Part III · Multi-head and beyond

The Transformer block, wired up.

We have every ingredient. Now we assemble. A Transformer block is a piece of circuitry with one attention sub-layer, one feed-forward sub-layer, two residuals, and two layer-norms — no more, no less.

Click any wire in the diagram. The right-hand panel explains what flows through it, what shape it has, and what the math does at that point.

The block

Figure 7 · encoder-layer data-flow

click any wire

Start with the input

Every wire carries a tensor of shape [n, d_model] — n tokens, each represented by a d_model-wide vector. That shape is preserved through the entire block, which is why you can stack them.
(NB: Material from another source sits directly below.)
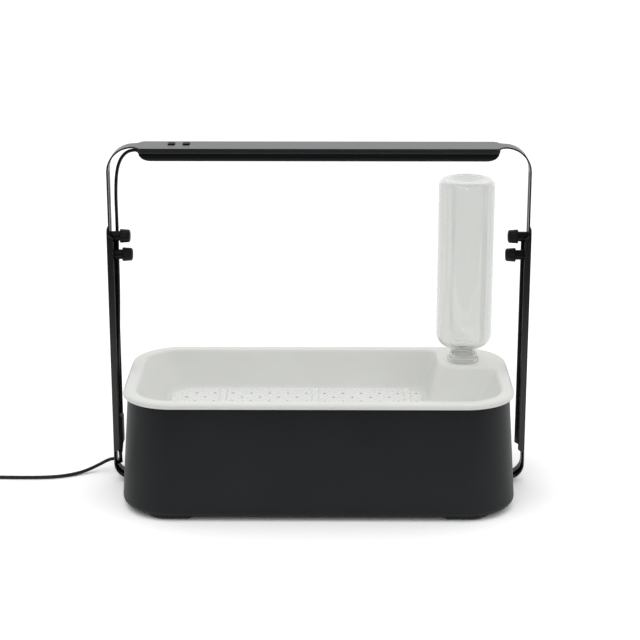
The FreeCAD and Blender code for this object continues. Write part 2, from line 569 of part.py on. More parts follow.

Fig 7 — the only operation that mixes across tokens is multi-head attention. The FFN applies position-wise; both residuals skip exactly one sub-layer.

The equation

Written out, one encoder layer is:

z = LayerNorm(x + MultiHead(x, x, x))
y = LayerNorm(z + FFN(z))

The residuals let gradient flow unblocked past every sub-layer; layer-norm keeps activations in a well-conditioned range; multi-head attention mixes information across tokens; the FFN (two linears with a ReLU between them) does the position-wise computation. Everything else in a full model — decoder, cross-attention, masking — is a variation on these four parts.

One sentence to remember — one block mixes across tokens once and across features once, then hands the result to the next block unchanged in shape.

What you've built

From a single dot product you now have: similarity → softmax → scaled dot-product attention → multi-head attention → positional encoding → the full block. Every Transformer in use today — the ones writing code, translating languages, folding proteins — is a stack of these blocks with variations on what's masked and what's cross-attended. The math is no harder than what you just read.